↓

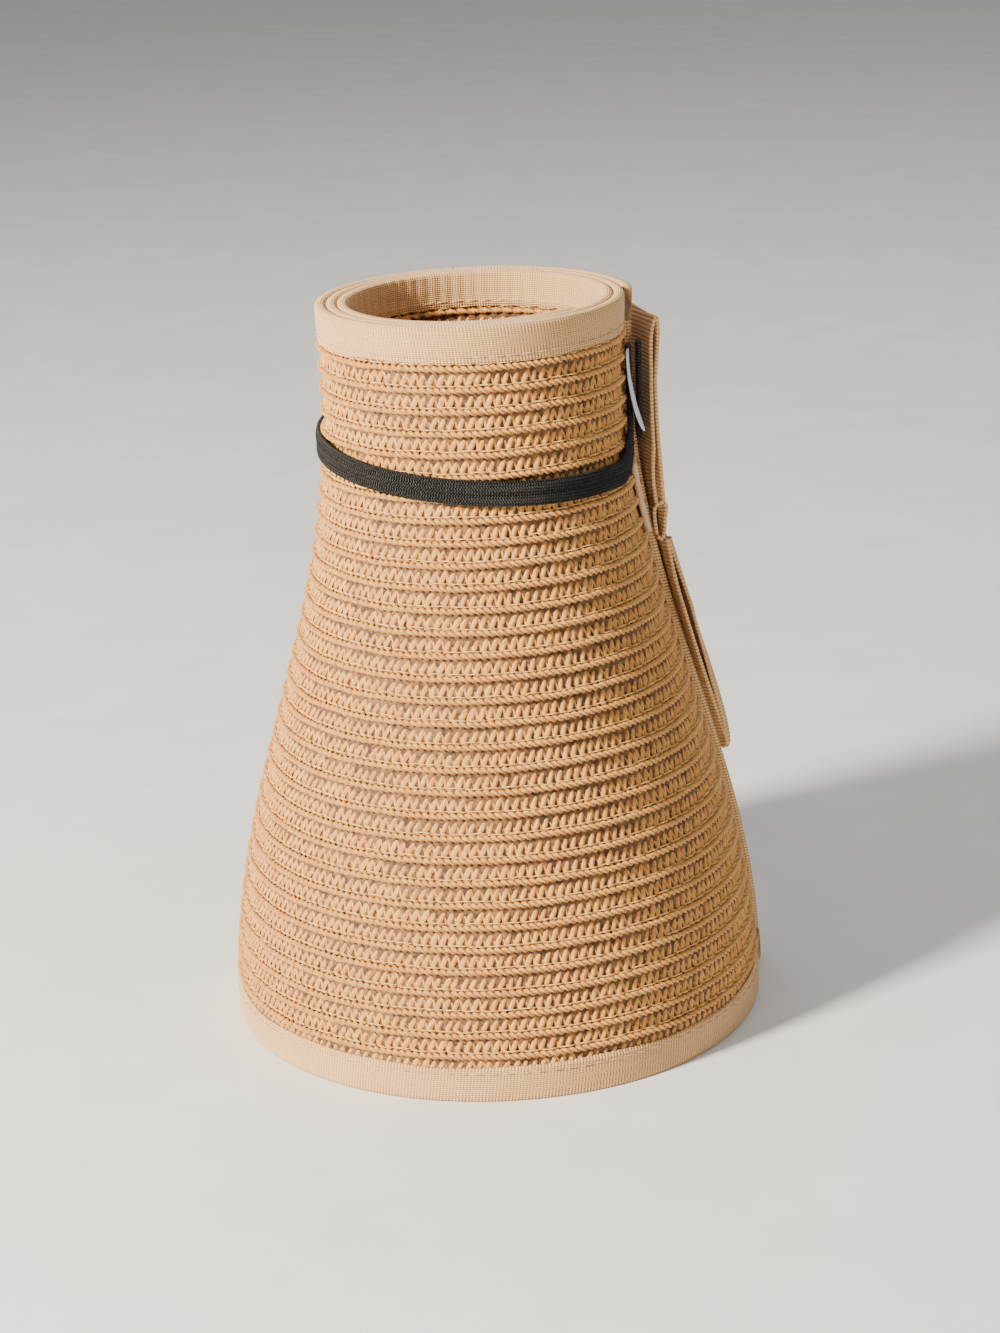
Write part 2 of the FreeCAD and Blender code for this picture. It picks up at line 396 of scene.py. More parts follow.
class ShaderGraph(NodeGraph):
    """A material's node tree with its surface shader."""

    def __init__(self, name: str) -> None:
        """Makes an empty material with one Principled shader."""
        self.material = bpy.data.materials.new(name)
        self.material.use_nodes = True
        super().__init__(self.material.node_tree)
        self.tree.nodes.clear()
        self.shader = self.add("ShaderNodeBsdfPrincipled")
        self.add("ShaderNodeOutputMaterial", {"Surface": self.shader.outputs[0]})

    def attribute(self, name: str, output: str = "Fac") -> Socket:
        """A stored attribute of the piece."""
        return self.add("ShaderNodeAttribute", attribute_name=name).outputs[output]

    def noise(self, vector, scale: float, detail: float = 3.0, rough: float = 0.55) -> Socket:
        """A noise pattern's factor."""
        sizes = {"Vector": vector, "Scale": scale, "Detail": detail, "Roughness": rough}
        return self.add("ShaderNodeTexNoise", sizes).outputs[0]

    def grain(self, scale: float, detail: float = 3.0) -> Socket:
        """Noise fixed to the piece's own Object coordinates."""
        return self.noise(self.add("ShaderNodeTexCoord").outputs["Object"], scale, detail)

    def ramp(self, factor, stops: list) -> Socket:
        """A colour ramp from (position, colour) stops."""
        node = self.add("ShaderNodeValToRGB", {"Fac": factor})
        band = node.color_ramp
        while len(band.elements) < len(stops):
            band.elements.new(0.5)
        for element, (position, colour) in zip(band.elements, stops):
            element.position = position
            element.color = (*colour, 1)
        return node.outputs[0]

    def mix(self, factor, first, second, how: str = "MIX") -> Socket:
        """Mixes two colours."""
        node = self.add("ShaderNodeMix", data_type="RGBA", blend_type=how)
        for index, value in ((0, factor), (6, first), (7, second)):
            self.feed(node.inputs[index], (*value, 1) if isinstance(value, tuple) else value)
        return node.outputs[2]

    def bump(self, height, strength: float, distance: float, below=None) -> Socket:
        """A bump normal, stacked on another one if given."""
        inputs = {"Height": height, "Strength": strength, "Distance": distance}
        if below is not None:
            inputs["Normal"] = below
        return self.add("ShaderNodeBump", inputs).outputs[0]

    def surface(self, **inputs) -> bpy.types.Material:
        """Sets the shader's sockets, with spaces written as underscores."""
        for name, value in inputs.items():
            self.feed(self.shader.inputs[name.replace("_", " ")], value)
        return self.material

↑

> Given request:
Write out, unaltered, the lines from the opening of the listing through the line that includes "return node.outputs[0]".

> Expected answer:
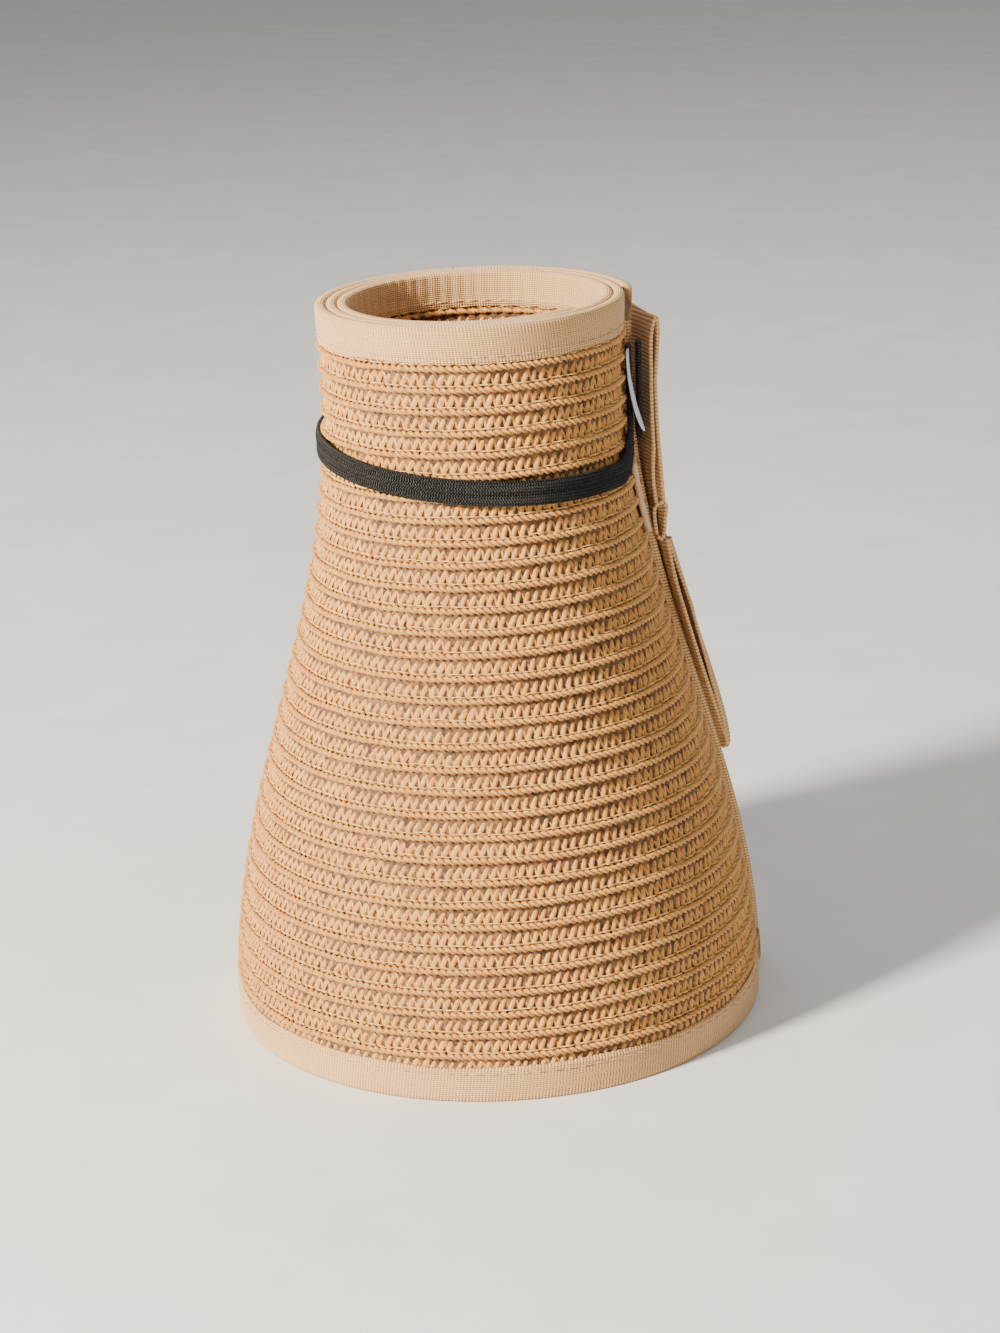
Write part 2 of the FreeCAD and Blender code for this picture. It picks up at line 396 of scene.py. More parts follow.
class ShaderGraph(NodeGraph):
    """A material's node tree with its surface shader."""

    def __init__(self, name: str) -> None:
        """Makes an empty material with one Principled shader."""
        self.material = bpy.data.materials.new(name)
        self.material.use_nodes = True
        super().__init__(self.material.node_tree)
        self.tree.nodes.clear()
        self.shader = self.add("ShaderNodeBsdfPrincipled")
        self.add("ShaderNodeOutputMaterial", {"Surface": self.shader.outputs[0]})

    def attribute(self, name: str, output: str = "Fac") -> Socket:
        """A stored attribute of the piece."""
        return self.add("ShaderNodeAttribute", attribute_name=name).outputs[output]

    def noise(self, vector, scale: float, detail: float = 3.0, rough: float = 0.55) -> Socket:
        """A noise pattern's factor."""
        sizes = {"Vector": vector, "Scale": scale, "Detail": detail, "Roughness": rough}
        return self.add("ShaderNodeTexNoise", sizes).outputs[0]

    def grain(self, scale: float, detail: float = 3.0) -> Socket:
        """Noise fixed to the piece's own Object coordinates."""
        return self.noise(self.add("ShaderNodeTexCoord").outputs["Object"], scale, detail)

    def ramp(self, factor, stops: list) -> Socket:
        """A colour ramp from (position, colour) stops."""
        node = self.add("ShaderNodeValToRGB", {"Fac": factor})
        band = node.color_ramp
        while len(band.elements) < len(stops):
            band.elements.new(0.5)
        for element, (position, colour) in zip(band.elements, stops):
            element.position = position
            element.color = (*colour, 1)
        return node.outputs[0]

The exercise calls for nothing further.